Thursday 29 March 2012

The Plough and Flail - Mobberly, Cheshire

Sometimes I think I expect too much from restaurants – maybe they bring it on themselves, maybe it’s the setting, maybe I just have high standards.

The Plough and Flail in Mobberly, Cheshire is set in the middle of sparrow laden hedgerows, lush fields and picturesque villages; stepping in, you’re surrounded by light wood, slate floors, exposed brick and comfy cushions. There’s also a wine cube, a special room for all their amazing stock of wine and their food is all locally sourced and seasonal.


Plough and Flail - idyllic setting - with thanks to themselves

On paper this is somewhere I’m going to love – commitment to local sourcing, drinks I’ll actually enjoy drinking, natural materials and period features, all set in an idyllic setting.

It’s just that the meal wasn’t quite right – it was almost a meal of two halves. The pâté for the starter was bland and livery, tasting as if it was bought in. However t’boy’s homemade hash brown and poached egg was a salty, crunchy, carby delight and the egg was cooked spot on – dribbling warm orange juices all over the hash, softening up the palate and just generally scrummy.


Corned beef hash brown and egg

Pheasant three ways was dry, stringy and tasteless bar the cute little pie; however this was horrendously salty and drowned out any other taste and was more pastry than filling. The dish was served with a scoop of lumpy mash potato (yes, an actual ice cream scoop, see picture) and some chopped carrots – very school dinner and not at all appetising.

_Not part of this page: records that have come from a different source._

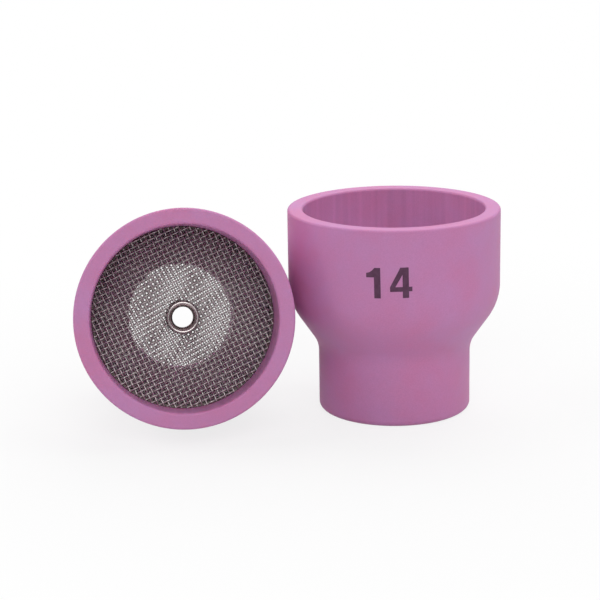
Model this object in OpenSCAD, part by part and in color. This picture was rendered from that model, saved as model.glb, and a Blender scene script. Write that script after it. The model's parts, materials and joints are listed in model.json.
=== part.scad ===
// Two gas-lens cups of a TIG torch. Each is a ceramic cup with a woven wire diffuser that pushes in from the mouth.
// One cup stands on its neck at the origin. The other lies on its side, beside the first.
// All sizes are in millimetres, and each cup is drawn with its axis along Z and its neck end at z = 0.

/* [Ceramic cup] */
// Length of the cup from its neck end to its rim
cup_h = 25.2; // [20:0.1:32]
// Bore at the mouth, 14 sixteenths of an inch
mouth_d = 22.2; // [18:0.1:27]
// Wall round the mouth
mouth_wall = 1.9; // [1.5:0.05:3]
// Bore of the neck, which slides over the torch's gas lens body
neck_bore_d = 13.2; // [10:0.1:16]
// Wall round the neck
neck_wall = 2.75; // [2:0.05:3.4]
// Height at which the neck turns into the outer cone
neck_h = 8.45; // [6:0.05:10.2]
// Height at which the outer cone turns into the mouth
shoulder_h = 13.75; // [12.5:0.05:16.5]
// Radius of the rounded shoulder
shoulder_round = 6.8; // [1:0.1:8.2]
// Radius of the hollow between neck and cone
neck_round = 4; // [0.5:0.1:5]
// Edge radius at the neck end
foot_round = 0.7; // [0.3:0.05:1.2]
// Edge radius on both sides of the rim
rim_round = 0.3; // [0.1:0.05:0.5]

/* [Inside of the cup] */
// How far the diffuser's seat lies below the outer shoulder corner
seat_drop = 0.4; // [0.2:0.05:1]
// Width of the seat ring under the diffuser's edge
seat_w = 1; // [0.6:0.05:1.4]
// How far the inner cone starts below the outer one
inner_drop = 0.15; // [0:0.05:1]

/* [Diffuser] */
// Thickness of a woven screen, two wires
screen_t = 0.4; // [0.2:0.02:0.6]
// Space between the two screens
screen_gap = 1.8; // [1:0.1:3]
// Thickness of the spring band's strip
band_t = 0.3; // [0.2:0.02:0.6]
// Opening where the spring band is split
band_split = 1.2; // [0.5:0.1:3]
// Radial clearance of the diffuser in the mouth bore
slide_clear = 0.05; // [0.02:0.01:0.1]

/* [Centre ferrule] */
// Bore of the ferrule, for a 2.4 mm electrode
ferrule_bore_d = 2.56; // [1.8:0.02:3.4]
// Wall of the ferrule's tube
ferrule_wall = 0.25; // [0.15:0.01:0.4]
// Height of the rolled lip above the front screen
lip_h = 0.62; // [0.4:0.02:0.9]
// Width of the rolled lip
lip_w = 0.76; // [0.5:0.02:1]
// Length of the tube behind the washer, flared over
clinch_h = 0.4; // [0.2:0.02:0.8]
// Width of the flared end
clinch_w = 0.5; // [0.42:0.02:0.8]
// Thickness of the washer behind the rear screen
washer_t = 0.4; // [0.2:0.05:0.8]
// Width of the washer's ring
washer_w = 0.55; // [0.5:0.05:1.5]
// Wall of the spacer sleeve between the screens
sleeve_wall = 0.4; // [0.2:0.05:0.8]
// Radial clearance of the screens, sleeve and washer on the ferrule
ferrule_clear = 0.03; // [0.01:0.01:0.08]

/* [The pair] */
// Distance between the cups' widest cylinders, seen from above
pair_gap = 0.15; // [0.1:0.05:10]
// How far the lying cup's neck end is behind the standing cup's axis
lying_setback = 13.4; // [5:0.1:25]
// Turn of the lying cup about the standing cup's axis, in degrees
lying_turn = 4.9; // [-10:0.1:15]
// Turn of the lying cup's diffuser in its bore, in degrees
diffuser_turn = 30; // [0:1:90]

/* [Hidden] */
$fn = 96;

alumina_pink = "#B173A2";
steel = "#A8A4A0";

mouth_r = mouth_d / 2;
rim_r = mouth_r + mouth_wall;
bore_r = neck_bore_d / 2;
neck_r = bore_r + neck_wall;
seat_z = shoulder_h - seat_drop;
seat_r = mouth_r - seat_w;
inner_cone_z = neck_h - inner_drop;

// The diffuser is a stack on the seat: rear screen, band and sleeve, front screen
pack_r = mouth_r - slide_clear;
band_z = seat_z + screen_t;
front_z = band_z + screen_gap;
lip_z = front_z + screen_t;
tube_r = ferrule_bore_d / 2 + ferrule_wall;
hole_r = tube_r + ferrule_clear;
washer_z = seat_z - washer_t;
tail_z = washer_z - clinch_h;

// Steps in a quarter turn of each rounded edge, and of each wide arc between neck, cone and mouth
arc_steps = 10;
wide_arc_steps = 40;
// Smallest radius that counts as a wide arc
wide_arc = 1;

function unit(v) = v / norm(v);

// Points of the arc of radius r that rounds the corner at b, on the way from a to c
function rounded(a, b, c, r) =
    let (
        u = unit(a - b),
        v = unit(c - b),
        half = acos(max(-1, min(1, u * v))) / 2,
        centre = b + unit(u + v) * r / sin(half),
        from = b + u * r / tan(half) - centre,
        to = b + v * r / tan(half) - centre,
        sweep = 180 - 2 * half,
        turn = sign(from[0] * to[1] - from[1] * to[0]) * sweep,
        steps = max(3, ceil((r < wide_arc ? arc_steps : wide_arc_steps) * sweep / 90))
    )
    [for (i = [0:steps])
        let (t = turn * i / steps)
        centre + [from[0] * cos(t) - from[1] * sin(t), from[0] * sin(t) + from[1] * cos(t)]];

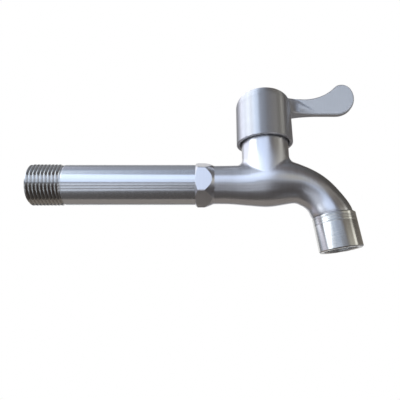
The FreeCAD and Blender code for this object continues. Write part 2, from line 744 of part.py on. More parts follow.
def make_disc(name, base, port_start, node, slotted):
    """A ceramic disc with two ports opposite each other."""
    plate = rod(f"{name}_plate", "cage_bore - 2 * face_gap", "disc_len", z=base)
    tools = [
        wedge_ring(f"{name}_port_a", "port_out", "port_in", "port_angle", port_start, "disc_len", base),
        wedge_ring(f"{name}_port_b", "port_out", "port_in", "port_angle", f"{port_start} + 180", "disc_len", base),
    ]
    if slotted:
        tools.append(
            block(
                f"{name}_slot",
                "cage_bore",
                "slot_width",
                "slot_deep",
                x="0 - cage_bore / 2",
                y="0 - slot_width / 2",
                z=f"{base} + disc_len - slot_deep",
            )
        )
    return keep(place(cut(name, plate, *tools), x="neck_x"), node)


def make_seat_seal():
    seal = turned(
        "seal",
        [
            ("seal_bore / 2", "seat_level"),
            ("cage_bore / 2 - face_gap", "seat_level"),
            ("cage_bore / 2 - face_gap", "disc_base"),
            ("seal_bore / 2", "disc_base"),
        ],
        x="neck_x",
    )
    return keep(seal, "seat_seal")


# Spindle and what turns with it
def ring_level(index):
    """Middle of one of the two o-rings, counted from the lower one."""
    return f"hex_base - ring_low + {index} * ring_spacing"


def make_spindle():
    groove = "stem_dia / 2 - ring_wire"
    profile = [("0", "flange_base"), ("flange_dia / 2", "flange_base"), ("flange_dia / 2", "flange_top")]
    profile.append(("stem_dia / 2", "flange_top"))
    for index in (0, 1):
        profile += [
            ("stem_dia / 2", f"{ring_level(index)} - ring_groove / 2"),
            (groove, f"{ring_level(index)} - ring_groove / 2"),
            (groove, f"{ring_level(index)} + ring_groove / 2"),
            ("stem_dia / 2", f"{ring_level(index)} + ring_groove / 2"),
        ]
    profile += [
        ("stem_dia / 2", "clip_base"),
        ("clip_groove / 2", "clip_base"),
        ("clip_groove / 2", "clip_base + clip_len"),
        ("stem_dia / 2", "clip_base + clip_len"),
        ("stem_dia / 2", "spline_foot - (stem_dia - spline_dia) / 2"),
        ("spline_dia / 2", "spline_foot"),
        ("spline_dia / 2", "spindle_top - stem_edge"),
        ("spline_dia / 2 - stem_edge", "spindle_top"),
        ("0", "spindle_top"),
    ]
    stem = turned("spindle_turned", profile)
    lug = wedge_ring(
        "spindle_lug",
        "cage_bore - 4 * face_gap",
        "flange_dia - 2 * run_out",
        "lug_angle",
        "0 - lug_angle / 2",
        "flange_len",
        "flange_base",
    )
    fork = block(
        "spindle_fork",
        "flange_dia",
        "slot_width - 2 * fit_gap",
        "window_len + slot_deep - face_gap",
        x="0 - flange_dia / 2",
        y="0 - slot_width / 2 + fit_gap",
        z="moving_top - slot_deep + face_gap",
    )
    screw_hole = rod("spindle_hole", "screw_dia", "screw_len + run_out", z="spindle_top - screw_len")
    grooves = spline_teeth("spindle_splines", "spline_dia", "spline_foot", "spline_len")
    body = cut("spindle_whole", fuse("spindle_solid", stem, lug, fork), screw_hole, grooves)
    return keep(place(body, x="neck_x"), "spindle")


def spline_teeth(name, dia, base, height, slack="0"):
    """V teeth round an axis that reach in from outside: they cut a stem or line a socket."""
    body = doc.addObject("PartDesign::Body", name)
    sketch = new_sketch(body, f"{name}_groove", "XY_Plane")
    half = f"(({dia}) * pi / 2 * spline_share / spline_count - {slack})"
    draw_polygon(
        sketch,
        [
            (f"({dia}) / 2 - spline_deep + {slack}", "0"),
            (f"({dia}) / 2 + spline_relief", f"0 - {half}"),
            (f"({dia}) / 2 + run_out", f"0 - {half}"),
            (f"({dia}) / 2 + run_out", half),
            (f"({dia}) / 2 + spline_relief", half),
        ],
    )
    pad = body.newObject("PartDesign::Pad", f"{name}_pad")
    pad.Profile = sketch
    tie(pad, Length=height)
    doc.recompute()
    wedges = [pad.Shape]
    count = int(number("spline_count"))
    holder = doc.addObject("Part::Feature", f"{name}_all")
    for step in range(1, count):
        turned_wedge = pad.Shape.copy()
        turned_wedge.rotate(Vector(0, 0, 0), Vector(0, 0, 1), 360 * step / count)
        wedges.append(turned_wedge)
    holder.Shape = Part.makeCompound(wedges)
    return place(holder, z=base)


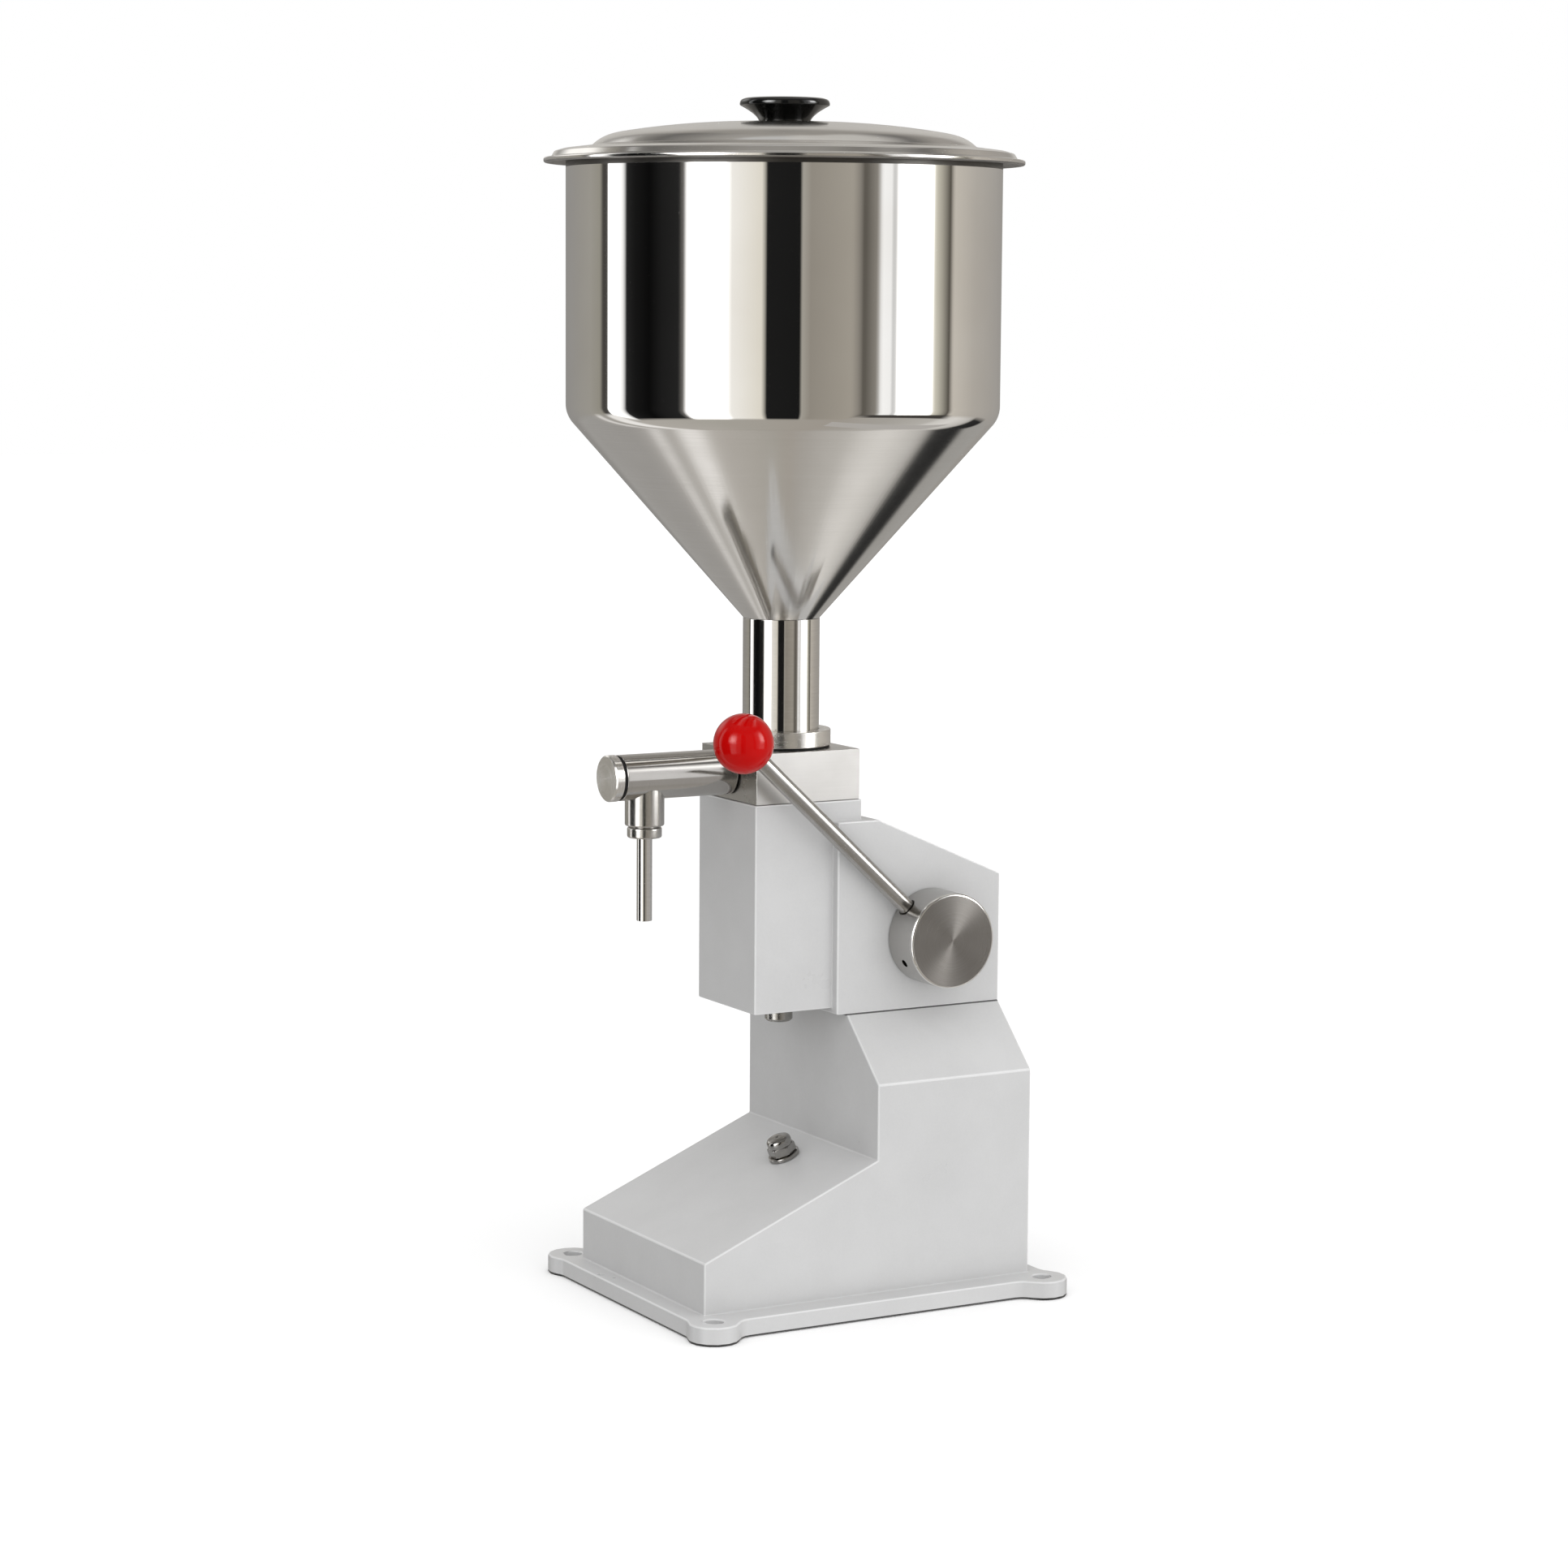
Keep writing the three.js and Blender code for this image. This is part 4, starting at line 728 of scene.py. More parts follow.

Pheasant three ways - very dry

Again t’boy scored with his Gressingham duck – pink, soft, sweet and absolutely cooked to perfection, it also looked beautiful on the plate and tasted pretty much like that too.


Beautiful Gressingham duck

Would t’boy score a hat trick? He did indeed with a buttery, crunchy, sweetly sharp berry crumble. Gorgeous and generous I was left eating my overly lemony treacle tart with a lump in my throat – and that wasn’t just from heavy pastry under the custardy lemony filling I was swallowing. I appreciate a treacle tart needs a lemon tang to lift it up, however I’m sure this was actually just a lemon tart masquerading on the menu as treacle. I can only presume they a) ran out of treacle and thought I wouldn’t notice b) have a confused chef that isn’t quite au fait with the differences or c) were sent a wrongly marked lemon tart from the catering company they use.


Lemon tart? Treacle tart?

How a meal eaten by two people on one table can be so different for the parties involved, I don’t know – the skill, balance, cookery, look and taste of our dishes was so far removed that we could have been eating at different restaurants. Having sampled (a lot) of t’boy’s meal I know it wasn’t just my conceptions – he had some absolutely belting dishes and I, to use modern parlance, ‘lucked out.’

If The Plough and Flail can bring the quality of all their dishes up to the same considerably high bar that they so obviously are capable of, then it would become the country idyll pub I’d originally imagined it to be.

Price for two starters, two mains, two puddings and two beers –

Food – 7/10 (6/10 for mine and 8/10 for t’boy’s)
Atmosphere – 8/10
Service – 6/10 (we struggled to catch peoples’ eyes as they whizzed past)
Value for money – 7/10

Total – 28/40

Go again? If my meal could be as good as t’boy’s, then yes, but as the food quality is variable I’d only go again if I was in the area.